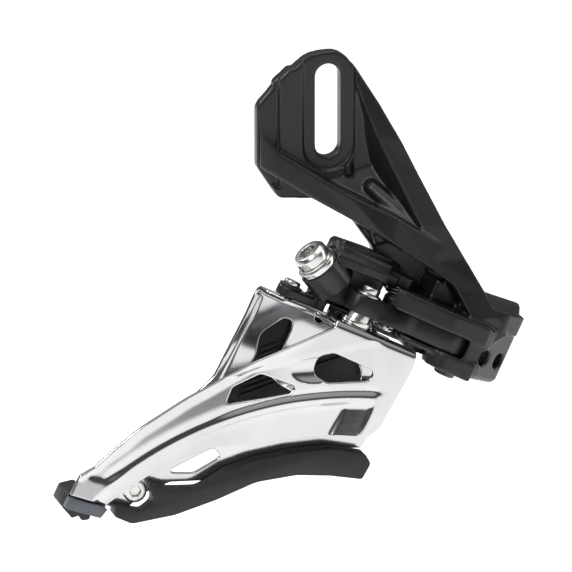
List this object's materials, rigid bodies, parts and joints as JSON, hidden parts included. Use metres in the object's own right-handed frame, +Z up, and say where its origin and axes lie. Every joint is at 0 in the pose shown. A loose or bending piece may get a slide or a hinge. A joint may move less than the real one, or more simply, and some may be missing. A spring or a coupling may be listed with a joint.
{
  "type": "front derailleur",
  "caption": "Side-swing bicycle front derailleur: slotted direct-mount bracket, parallelogram links, sprung chain cage with skid plate, cable clamp and limit screws.",
  "frame": {"origin": "on the seat face of the bracket, centred under the lower end of its slot", "axes": "+X forward on the bicycle, +Y inboard towards the frame, +Z up along the slot"},
  "size_m": [0.1137, 0.0334, 0.109],
  "materials": {
    "black_metal": "satin black paint over cast and forged aluminium",
    "chrome": "bright plated steel sheet",
    "steel": "turned and plated steel",
    "black_plastic": "moulded black plastic",
    "grey_plastic": "moulded slate grey plastic"
  },
  "bodies": {
    "base": {"bracket_housing": "black_metal", "housing_pin_outer": "steel", "housing_pin_inner": "steel", "cable_stop_liner": "black_plastic", "return_spring": "steel"},
    "low_screw": {"limit_screw_low": "steel"},
    "high_screw": {"limit_screw_high": "steel"},
    "outer_arm": {"outer_link": "black_metal", "outer_link_bush_rear": "steel", "outer_link_bush_front": "steel"},
    "inner_arm": {"inner_link": "black_metal", "cable_clamp_plate": "steel"},
    "clamp_bolt": {"cable_bolt": "steel", "cable_washer": "steel"},
    "cage": {"cage_outer_plate": "chrome", "cage_inner_plate": "chrome", "cage_pin_outer": "steel", "cage_washer_upper": "steel", "cage_washer_lower": "steel", "cage_pin_inner": "steel", "cage_pin_clip": "black_metal", "flange_rivet_1": "steel", "flange_rivet_2": "steel", "tail_block": "black_plastic", "tail_tip": "grey_plastic", "tail_bolt": "steel", "tail_nut": "steel", "skid_plate": "black_plastic", "cage_backing": "black_plastic", "flange_stop": "black_plastic"}
  },
  "joints": [
    {"name": "outer_link_swing", "type": "hinge", "parent": "base", "child": "outer_arm", "pos_m": [0.02583, -0.0279, -0.03943], "axis": [0.4226, 0, 0.9063], "range_deg": [0, 28], "stiffness_Nm_per_rad": 0.4, "springref_deg": -28.65},
    {"name": "inner_link_swing", "type": "hinge", "parent": "base", "child": "inner_arm", "pos_m": [0.01151, -0.0189, -0.03275], "axis": [0.4226, 0, 0.9063], "range_deg": [0, 28], "deforming": ["return_spring"]},
    {"name": "cage_swing", "type": "hinge", "parent": "outer_arm", "child": "cage", "pos_m": [0.00399, -0.024, -0.02924], "axis": [0.4226, 0, 0.9063], "range_deg": [-28, 0]},
    {"name": "low_limit_turn", "type": "hinge", "parent": "base", "child": "low_screw", "pos_m": [0.0306, -0.0307, -0.04198], "axis": [0.697, -0.6392, -0.325], "range_deg": [-360, 360]},
    {"name": "high_limit_turn", "type": "hinge", "parent": "base", "child": "high_screw", "pos_m": [0.03495, -0.0259, -0.04401], "axis": [0.697, -0.6392, -0.325], "range_deg": [-360, 360]},
    {"name": "clamp_bolt_lift", "type": "slide", "parent": "inner_arm", "child": "clamp_bolt", "axis": [-0.6089, -0.0898, 0.7881], "range_m": [0, 0.0015]}
  ],
  "couplings": [
    {"joint": "inner_link_swing", "follows": "outer_link_swing", "ratio": 1},
    {"joint": "cage_swing", "follows": "outer_link_swing", "ratio": -1}
  ]
}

## WHAT YOU WILL DO
Return the material exactly as it stands.

## ANSWER TO THE TASK
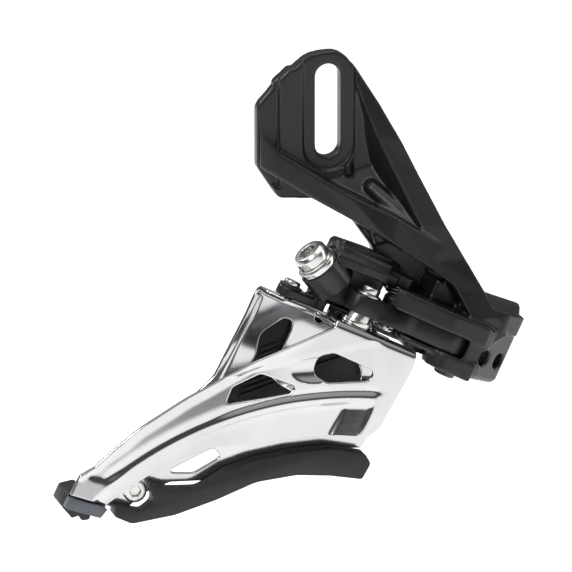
List this object's materials, rigid bodies, parts and joints as JSON, hidden parts included. Use metres in the object's own right-handed frame, +Z up, and say where its origin and axes lie. Every joint is at 0 in the pose shown. A loose or bending piece may get a slide or a hinge. A joint may move less than the real one, or more simply, and some may be missing. A spring or a coupling may be listed with a joint.
{
  "type": "front derailleur",
  "caption": "Side-swing bicycle front derailleur: slotted direct-mount bracket, parallelogram links, sprung chain cage with skid plate, cable clamp and limit screws.",
  "frame": {"origin": "on the seat face of the bracket, centred under the lower end of its slot", "axes": "+X forward on the bicycle, +Y inboard towards the frame, +Z up along the slot"},
  "size_m": [0.1137, 0.0334, 0.109],
  "materials": {
    "black_metal": "satin black paint over cast and forged aluminium",
    "chrome": "bright plated steel sheet",
    "steel": "turned and plated steel",
    "black_plastic": "moulded black plastic",
    "grey_plastic": "moulded slate grey plastic"
  },
  "bodies": {
    "base": {"bracket_housing": "black_metal", "housing_pin_outer": "steel", "housing_pin_inner": "steel", "cable_stop_liner": "black_plastic", "return_spring": "steel"},
    "low_screw": {"limit_screw_low": "steel"},
    "high_screw": {"limit_screw_high": "steel"},
    "outer_arm": {"outer_link": "black_metal", "outer_link_bush_rear": "steel", "outer_link_bush_front": "steel"},
    "inner_arm": {"inner_link": "black_metal", "cable_clamp_plate": "steel"},
    "clamp_bolt": {"cable_bolt": "steel", "cable_washer": "steel"},
    "cage": {"cage_outer_plate": "chrome", "cage_inner_plate": "chrome", "cage_pin_outer": "steel", "cage_washer_upper": "steel", "cage_washer_lower": "steel", "cage_pin_inner": "steel", "cage_pin_clip": "black_metal", "flange_rivet_1": "steel", "flange_rivet_2": "steel", "tail_block": "black_plastic", "tail_tip": "grey_plastic", "tail_bolt": "steel", "tail_nut": "steel", "skid_plate": "black_plastic", "cage_backing": "black_plastic", "flange_stop": "black_plastic"}
  },
  "joints": [
    {"name": "outer_link_swing", "type": "hinge", "parent": "base", "child": "outer_arm", "pos_m": [0.02583, -0.0279, -0.03943], "axis": [0.4226, 0, 0.9063], "range_deg": [0, 28], "stiffness_Nm_per_rad": 0.4, "springref_deg": -28.65},
    {"name": "inner_link_swing", "type": "hinge", "parent": "base", "child": "inner_arm", "pos_m": [0.01151, -0.0189, -0.03275], "axis": [0.4226, 0, 0.9063], "range_deg": [0, 28], "deforming": ["return_spring"]},
    {"name": "cage_swing", "type": "hinge", "parent": "outer_arm", "child": "cage", "pos_m": [0.00399, -0.024, -0.02924], "axis": [0.4226, 0, 0.9063], "range_deg": [-28, 0]},
    {"name": "low_limit_turn", "type": "hinge", "parent": "base", "child": "low_screw", "pos_m": [0.0306, -0.0307, -0.04198], "axis": [0.697, -0.6392, -0.325], "range_deg": [-360, 360]},
    {"name": "high_limit_turn", "type": "hinge", "parent": "base", "child": "high_screw", "pos_m": [0.03495, -0.0259, -0.04401], "axis": [0.697, -0.6392, -0.325], "range_deg": [-360, 360]},
    {"name": "clamp_bolt_lift", "type": "slide", "parent": "inner_arm", "child": "clamp_bolt", "axis": [-0.6089, -0.0898, 0.7881], "range_m": [0, 0.0015]}
  ],
  "couplings": [
    {"joint": "inner_link_swing", "follows": "outer_link_swing", "ratio": 1},
    {"joint": "cage_swing", "follows": "outer_link_swing", "ratio": -1}
  ]
}